There were no seismographs back then. However, the extent of land changes indicate three, closely related, quakes — magnitudes of 8 or more on the Richter seismograph scale of ten-fold points.
Most powerful quake of record is the Richter 8.4 for the Alaska quake of 1964.
USGS says, “Earthquakes in the central United States affect much larger areas than earthquakes of similar magnitude in the western U.S.
“The San Francisco, Calif., earthquake of 1906 (magnitude 7.8) was felt 350 miles away. The first New Madrid earthquake rang church bells in Boston, Mass., a thousand miles away.”
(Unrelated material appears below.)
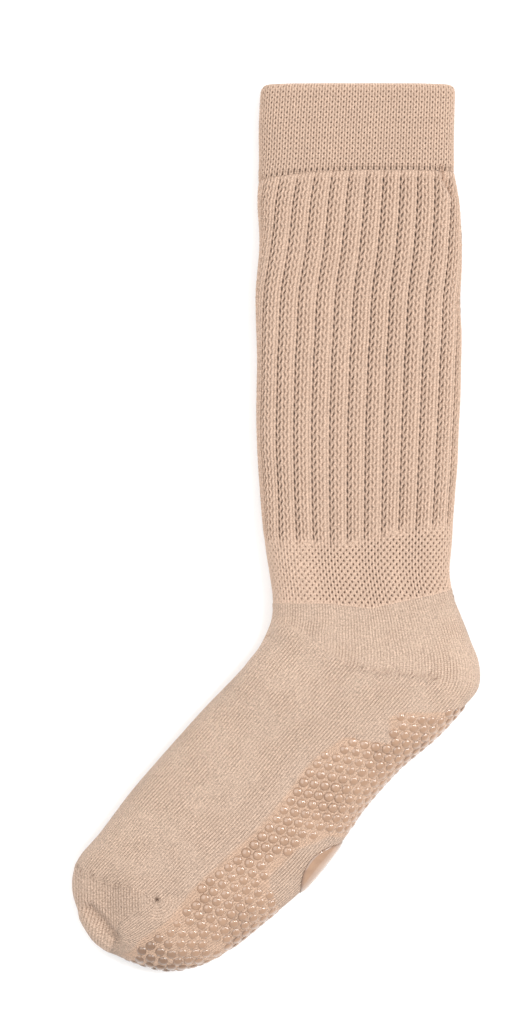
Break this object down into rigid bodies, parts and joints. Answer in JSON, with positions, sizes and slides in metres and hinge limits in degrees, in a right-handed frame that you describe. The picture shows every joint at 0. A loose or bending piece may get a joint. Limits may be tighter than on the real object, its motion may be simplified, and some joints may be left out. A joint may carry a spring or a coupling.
{
  "type": "slipper sock",
  "caption": "Long knitted slipper sock lying empty on its side, with a double cuff, ribbed leg, mesh ankle band and a rubber dot print on the sole.",
  "frame": {"origin": "centre of the bounding box on the floor that the sock lies on", "axes": "+Y up the leg towards the collar, +Z through the thickness away from the floor, the foot slants down towards -X with its sole facing +X and -Y"},
  "size_m": [0.2056, 0.448, 0.032],
  "materials": {
    "knit": "matte beige cotton knit",
    "grip": "tan translucent rubber print, satin"
  },
  "bodies": {
    "root": {"knit_sock": "knit", "grip_print": "grip", "plain_pad": "grip"}
  },
  "joints": []
}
New Madrid in 1811 consisted of 400 log cabins. St. Louis and Memphis were small towns. “Should a category-8 quake occur there today, those cities would be mostly destroyed and thousands of people killed,” says U.S.G.S.
Last year, 470 measurable quakes were recorded in the Central Mississippi valley.
Warning by USGS: “The probability of a magnitude 6 to 7 earthquake occurring in the New Madrid seismic zone within the next 50 years is higher than 90 percent.”
Which is worst – hurricanes, tornadoes, floods, forest fires, mud slides, volcanoes or earth quakes?